The U.S. Labor Department reported Friday that the U.S. economy added 200,000 jobs in January, topping economist expectations of 180,000 jobs added. Average hourly earnings posted a 0.3 percent gain for the month and an annualized gain of 2.9 percent, the best gain since the early days of the recovery in 2009.

December’s nonfarm payrolls increase was revised upward to 160,000 from 148,000. The Labor Department also revised upward its December wage reading to 0.4 percent from 0.3 percent.

The 30-year Treasury bond yield touched 3.079 percent, its highest since March, following the report.

At the latest reading, the 10-year note was higher at around 2.85 percent at 2:26 p.m. ET, while the yield on the 30-year Treasury bond was also higher at 3.09 percent. Bond yields move inversely to prices.

The rising yields raised concern that higher borrowing costs could derail the economy. As of Friday afternoon, the S&P 500 was on track to finish its worst week since February 2016. The Dow Jones industrial average was down more than 540 points, more than 2 percent.

“In terms of the numbers, they were relatively close to expectations, other than the wage data: Not so much in the January numbers, but the upward revisions,” said Scott Brown, chief economist at Raymond James. “I think the key issue here is that the job market is getting tighter and wage pressure will build.”

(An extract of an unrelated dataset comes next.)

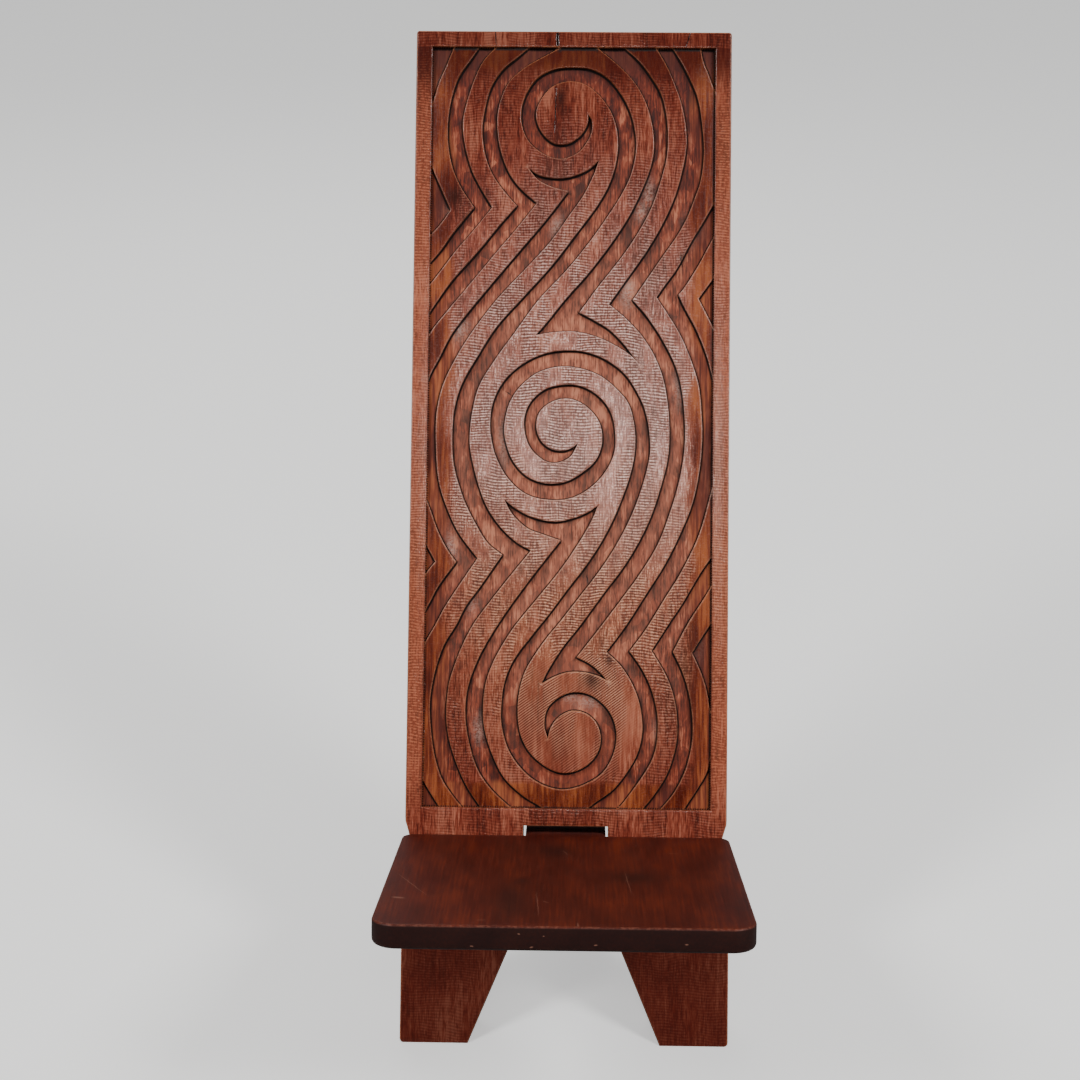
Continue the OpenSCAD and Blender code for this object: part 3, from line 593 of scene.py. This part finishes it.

Yields also rose after the University of Michigan’s consumer sentiment index fell less than expected in January. The index fell to 95.7 last month from 95.9 in December. Economists polled by Reuters expected a reading of 95.

The yield on the 10-year German bund also rose as foreign investors continued to sell off debt. It hit a high of 0.768 percent, its highest level since Sept. 17, 2015, when it yielded as high as 0.791 percent.

Yields had been on the rise since the Atlanta Fed adjusted its GDP outlook higher to 5.4 percent in the first quarter, pushing the 10-year yield and the 30-year yield more than 5 basis points higher Thursday. The Federal Reserve signaled inflation was set to rise in its Wednesday statement, although it kept its benchmark rate unchanged.

The 10-year yield rose 31 basis points in January, its largest monthly rise since November 2016, when the yield climbed 53 basis points.